→ What to do
Would you print the material exactly, starting at its first line and ending at the line holding "pole_tip_deg = 4.0"?

→ Given data
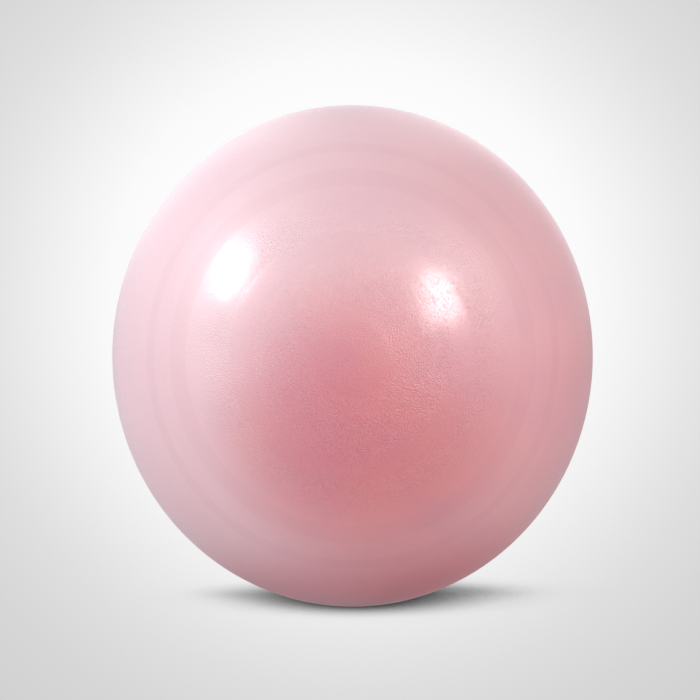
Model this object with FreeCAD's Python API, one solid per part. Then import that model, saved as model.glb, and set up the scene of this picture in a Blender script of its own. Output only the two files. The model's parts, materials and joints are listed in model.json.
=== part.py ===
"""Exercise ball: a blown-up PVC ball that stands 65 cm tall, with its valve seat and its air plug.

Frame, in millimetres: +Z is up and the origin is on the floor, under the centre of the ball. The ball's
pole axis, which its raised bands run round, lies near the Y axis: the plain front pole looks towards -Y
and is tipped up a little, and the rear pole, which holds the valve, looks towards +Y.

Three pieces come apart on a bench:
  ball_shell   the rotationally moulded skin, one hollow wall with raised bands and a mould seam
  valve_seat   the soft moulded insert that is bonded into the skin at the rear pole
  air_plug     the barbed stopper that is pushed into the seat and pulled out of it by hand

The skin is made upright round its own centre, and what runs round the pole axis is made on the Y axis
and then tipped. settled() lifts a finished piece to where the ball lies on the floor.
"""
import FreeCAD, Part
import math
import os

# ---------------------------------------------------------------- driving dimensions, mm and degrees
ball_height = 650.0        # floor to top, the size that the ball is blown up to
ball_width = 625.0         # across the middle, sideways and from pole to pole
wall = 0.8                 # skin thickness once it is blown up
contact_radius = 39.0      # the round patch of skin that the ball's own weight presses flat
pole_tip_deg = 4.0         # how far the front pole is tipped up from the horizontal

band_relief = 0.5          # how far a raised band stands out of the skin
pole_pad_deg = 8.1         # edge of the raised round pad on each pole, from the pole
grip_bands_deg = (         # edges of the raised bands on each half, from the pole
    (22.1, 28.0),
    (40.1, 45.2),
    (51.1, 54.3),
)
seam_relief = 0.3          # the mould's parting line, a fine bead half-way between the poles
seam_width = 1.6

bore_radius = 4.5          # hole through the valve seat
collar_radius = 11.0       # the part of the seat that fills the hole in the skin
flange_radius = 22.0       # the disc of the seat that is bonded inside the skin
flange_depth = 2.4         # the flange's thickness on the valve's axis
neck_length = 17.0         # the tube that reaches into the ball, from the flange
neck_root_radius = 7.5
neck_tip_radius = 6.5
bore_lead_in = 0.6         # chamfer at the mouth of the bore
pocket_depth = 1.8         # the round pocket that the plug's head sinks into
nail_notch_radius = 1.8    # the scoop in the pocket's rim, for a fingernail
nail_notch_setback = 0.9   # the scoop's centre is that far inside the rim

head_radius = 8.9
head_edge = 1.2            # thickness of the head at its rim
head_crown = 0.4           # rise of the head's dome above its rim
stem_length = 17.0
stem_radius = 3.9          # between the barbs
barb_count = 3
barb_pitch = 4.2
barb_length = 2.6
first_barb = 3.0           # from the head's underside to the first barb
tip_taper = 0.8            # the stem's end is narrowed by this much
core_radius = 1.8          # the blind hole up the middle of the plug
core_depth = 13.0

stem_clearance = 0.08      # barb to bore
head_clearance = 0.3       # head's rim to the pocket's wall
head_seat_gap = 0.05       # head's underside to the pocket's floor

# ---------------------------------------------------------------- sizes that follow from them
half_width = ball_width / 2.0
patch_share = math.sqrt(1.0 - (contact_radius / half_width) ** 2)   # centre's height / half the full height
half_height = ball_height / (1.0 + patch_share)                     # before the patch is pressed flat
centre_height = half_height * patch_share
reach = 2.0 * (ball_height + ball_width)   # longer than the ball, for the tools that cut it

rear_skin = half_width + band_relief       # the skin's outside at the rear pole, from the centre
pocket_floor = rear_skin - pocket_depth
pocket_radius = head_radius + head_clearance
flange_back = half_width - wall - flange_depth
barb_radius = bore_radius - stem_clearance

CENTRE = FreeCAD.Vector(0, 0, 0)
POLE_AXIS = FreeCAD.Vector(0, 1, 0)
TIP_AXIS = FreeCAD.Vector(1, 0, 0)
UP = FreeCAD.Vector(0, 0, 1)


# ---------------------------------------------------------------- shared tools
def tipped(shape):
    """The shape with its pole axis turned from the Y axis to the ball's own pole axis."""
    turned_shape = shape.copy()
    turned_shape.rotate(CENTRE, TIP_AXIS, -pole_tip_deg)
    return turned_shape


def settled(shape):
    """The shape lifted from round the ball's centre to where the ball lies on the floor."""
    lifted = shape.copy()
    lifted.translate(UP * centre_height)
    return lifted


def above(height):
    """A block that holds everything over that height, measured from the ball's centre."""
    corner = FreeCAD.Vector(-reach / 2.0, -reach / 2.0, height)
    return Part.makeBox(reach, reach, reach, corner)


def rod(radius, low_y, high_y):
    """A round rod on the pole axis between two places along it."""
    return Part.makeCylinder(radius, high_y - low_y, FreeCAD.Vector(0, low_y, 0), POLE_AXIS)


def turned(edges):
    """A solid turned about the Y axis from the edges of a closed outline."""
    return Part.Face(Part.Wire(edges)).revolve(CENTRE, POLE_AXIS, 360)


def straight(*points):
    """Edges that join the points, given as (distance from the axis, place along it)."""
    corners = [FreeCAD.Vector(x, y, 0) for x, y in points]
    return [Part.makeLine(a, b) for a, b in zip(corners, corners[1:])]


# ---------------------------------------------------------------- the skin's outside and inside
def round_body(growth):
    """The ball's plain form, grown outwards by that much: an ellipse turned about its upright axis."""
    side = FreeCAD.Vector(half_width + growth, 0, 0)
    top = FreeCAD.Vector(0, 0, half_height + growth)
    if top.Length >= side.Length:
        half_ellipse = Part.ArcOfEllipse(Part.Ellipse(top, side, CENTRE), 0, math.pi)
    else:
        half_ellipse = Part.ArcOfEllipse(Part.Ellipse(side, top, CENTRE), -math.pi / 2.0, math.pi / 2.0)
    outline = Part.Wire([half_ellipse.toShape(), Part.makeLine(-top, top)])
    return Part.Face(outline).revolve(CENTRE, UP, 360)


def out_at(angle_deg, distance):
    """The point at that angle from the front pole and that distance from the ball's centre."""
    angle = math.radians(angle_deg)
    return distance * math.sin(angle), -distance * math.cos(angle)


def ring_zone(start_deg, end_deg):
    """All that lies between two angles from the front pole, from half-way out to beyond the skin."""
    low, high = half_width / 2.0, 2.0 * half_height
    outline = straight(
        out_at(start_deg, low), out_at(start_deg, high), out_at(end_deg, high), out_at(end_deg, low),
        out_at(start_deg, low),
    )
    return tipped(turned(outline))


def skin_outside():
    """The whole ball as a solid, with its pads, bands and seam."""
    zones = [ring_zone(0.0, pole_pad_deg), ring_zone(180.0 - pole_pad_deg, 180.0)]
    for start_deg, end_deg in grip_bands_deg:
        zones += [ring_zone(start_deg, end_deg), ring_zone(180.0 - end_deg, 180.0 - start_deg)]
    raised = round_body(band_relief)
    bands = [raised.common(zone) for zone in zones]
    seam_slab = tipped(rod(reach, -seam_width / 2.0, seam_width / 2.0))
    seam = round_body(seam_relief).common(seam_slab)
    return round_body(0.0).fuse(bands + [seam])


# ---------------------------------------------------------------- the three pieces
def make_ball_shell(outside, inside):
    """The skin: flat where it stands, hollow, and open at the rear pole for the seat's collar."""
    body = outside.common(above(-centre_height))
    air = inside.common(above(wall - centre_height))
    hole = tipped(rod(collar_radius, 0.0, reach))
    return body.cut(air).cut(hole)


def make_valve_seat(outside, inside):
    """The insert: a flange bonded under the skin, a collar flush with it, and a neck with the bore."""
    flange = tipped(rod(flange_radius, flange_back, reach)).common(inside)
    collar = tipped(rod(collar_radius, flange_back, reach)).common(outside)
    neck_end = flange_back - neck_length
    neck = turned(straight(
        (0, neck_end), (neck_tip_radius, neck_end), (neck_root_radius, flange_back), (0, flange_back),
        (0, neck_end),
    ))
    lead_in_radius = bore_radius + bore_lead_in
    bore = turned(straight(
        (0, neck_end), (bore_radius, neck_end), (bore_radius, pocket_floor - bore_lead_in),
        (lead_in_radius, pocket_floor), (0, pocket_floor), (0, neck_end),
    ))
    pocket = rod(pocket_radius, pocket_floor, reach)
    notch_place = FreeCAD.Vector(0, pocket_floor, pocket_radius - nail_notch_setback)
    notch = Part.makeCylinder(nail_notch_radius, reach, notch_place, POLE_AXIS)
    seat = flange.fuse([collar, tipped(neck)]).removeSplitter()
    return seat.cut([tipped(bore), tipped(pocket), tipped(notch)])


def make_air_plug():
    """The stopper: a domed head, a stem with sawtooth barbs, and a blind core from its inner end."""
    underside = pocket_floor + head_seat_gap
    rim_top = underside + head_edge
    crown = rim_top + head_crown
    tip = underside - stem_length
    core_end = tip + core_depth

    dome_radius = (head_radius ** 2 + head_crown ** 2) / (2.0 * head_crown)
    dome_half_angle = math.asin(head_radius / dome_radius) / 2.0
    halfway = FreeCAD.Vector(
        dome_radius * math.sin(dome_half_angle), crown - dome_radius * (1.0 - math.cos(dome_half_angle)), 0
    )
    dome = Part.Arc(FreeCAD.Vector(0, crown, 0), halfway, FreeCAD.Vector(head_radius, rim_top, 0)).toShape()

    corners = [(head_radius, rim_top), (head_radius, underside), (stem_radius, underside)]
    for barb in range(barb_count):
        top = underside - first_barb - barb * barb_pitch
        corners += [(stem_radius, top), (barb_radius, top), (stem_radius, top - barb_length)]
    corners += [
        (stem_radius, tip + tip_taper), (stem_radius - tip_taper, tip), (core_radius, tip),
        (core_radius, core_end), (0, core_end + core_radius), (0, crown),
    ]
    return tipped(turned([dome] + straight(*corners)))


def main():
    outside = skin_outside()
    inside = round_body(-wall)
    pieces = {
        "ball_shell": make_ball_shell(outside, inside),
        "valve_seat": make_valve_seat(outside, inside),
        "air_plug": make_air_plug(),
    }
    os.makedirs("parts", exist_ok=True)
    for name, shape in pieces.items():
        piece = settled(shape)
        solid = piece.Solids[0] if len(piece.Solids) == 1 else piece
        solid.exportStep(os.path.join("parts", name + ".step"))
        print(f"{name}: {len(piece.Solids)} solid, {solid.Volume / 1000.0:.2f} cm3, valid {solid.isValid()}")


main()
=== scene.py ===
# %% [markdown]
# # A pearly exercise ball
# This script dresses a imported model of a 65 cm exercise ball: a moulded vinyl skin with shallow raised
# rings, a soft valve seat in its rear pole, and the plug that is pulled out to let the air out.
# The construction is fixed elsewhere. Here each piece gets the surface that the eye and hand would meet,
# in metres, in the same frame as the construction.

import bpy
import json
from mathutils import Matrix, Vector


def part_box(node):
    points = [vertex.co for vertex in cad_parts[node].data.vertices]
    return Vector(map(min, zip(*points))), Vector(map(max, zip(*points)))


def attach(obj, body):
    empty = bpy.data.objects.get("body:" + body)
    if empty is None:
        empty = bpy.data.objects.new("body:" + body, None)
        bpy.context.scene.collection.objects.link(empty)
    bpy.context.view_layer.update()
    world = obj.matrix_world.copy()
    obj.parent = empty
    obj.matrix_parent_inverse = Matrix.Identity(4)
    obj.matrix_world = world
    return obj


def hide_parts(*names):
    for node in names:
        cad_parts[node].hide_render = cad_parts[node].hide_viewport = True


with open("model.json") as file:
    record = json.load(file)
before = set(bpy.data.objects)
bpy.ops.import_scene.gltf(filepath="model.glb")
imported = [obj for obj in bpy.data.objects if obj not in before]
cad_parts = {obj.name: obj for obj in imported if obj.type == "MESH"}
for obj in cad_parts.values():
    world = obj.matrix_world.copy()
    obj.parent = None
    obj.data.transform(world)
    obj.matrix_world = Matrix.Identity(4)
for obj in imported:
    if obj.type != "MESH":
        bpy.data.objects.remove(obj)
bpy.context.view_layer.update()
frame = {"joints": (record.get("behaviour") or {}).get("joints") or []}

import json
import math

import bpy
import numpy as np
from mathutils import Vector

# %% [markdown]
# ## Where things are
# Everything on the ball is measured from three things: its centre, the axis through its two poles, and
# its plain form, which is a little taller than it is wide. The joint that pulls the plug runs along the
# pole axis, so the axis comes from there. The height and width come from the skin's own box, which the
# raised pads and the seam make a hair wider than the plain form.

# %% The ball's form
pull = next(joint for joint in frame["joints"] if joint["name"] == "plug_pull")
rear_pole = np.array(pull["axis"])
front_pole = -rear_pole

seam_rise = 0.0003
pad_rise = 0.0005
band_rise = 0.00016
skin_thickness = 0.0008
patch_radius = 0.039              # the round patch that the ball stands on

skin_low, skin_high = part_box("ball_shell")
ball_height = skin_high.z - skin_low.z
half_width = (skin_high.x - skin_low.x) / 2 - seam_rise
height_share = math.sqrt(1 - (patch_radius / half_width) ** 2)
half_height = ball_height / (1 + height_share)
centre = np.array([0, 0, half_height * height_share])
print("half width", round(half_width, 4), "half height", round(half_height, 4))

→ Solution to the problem
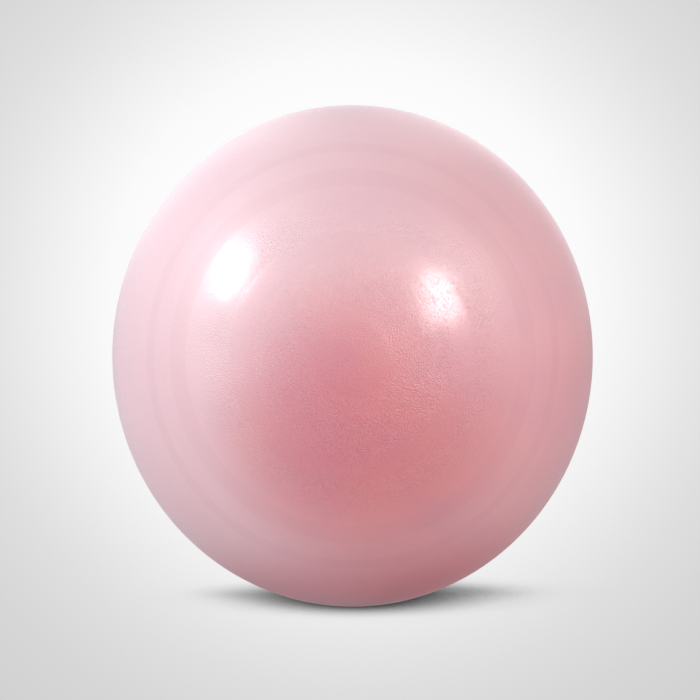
Model this object with FreeCAD's Python API, one solid per part. Then import that model, saved as model.glb, and set up the scene of this picture in a Blender script of its own. Output only the two files. The model's parts, materials and joints are listed in model.json.
=== part.py ===
"""Exercise ball: a blown-up PVC ball that stands 65 cm tall, with its valve seat and its air plug.

Frame, in millimetres: +Z is up and the origin is on the floor, under the centre of the ball. The ball's
pole axis, which its raised bands run round, lies near the Y axis: the plain front pole looks towards -Y
and is tipped up a little, and the rear pole, which holds the valve, looks towards +Y.

Three pieces come apart on a bench:
  ball_shell   the rotationally moulded skin, one hollow wall with raised bands and a mould seam
  valve_seat   the soft moulded insert that is bonded into the skin at the rear pole
  air_plug     the barbed stopper that is pushed into the seat and pulled out of it by hand

The skin is made upright round its own centre, and what runs round the pole axis is made on the Y axis
and then tipped. settled() lifts a finished piece to where the ball lies on the floor.
"""
import FreeCAD, Part
import math
import os

# ---------------------------------------------------------------- driving dimensions, mm and degrees
ball_height = 650.0        # floor to top, the size that the ball is blown up to
ball_width = 625.0         # across the middle, sideways and from pole to pole
wall = 0.8                 # skin thickness once it is blown up
contact_radius = 39.0      # the round patch of skin that the ball's own weight presses flat
pole_tip_deg = 4.0         # how far the front pole is tipped up from the horizontal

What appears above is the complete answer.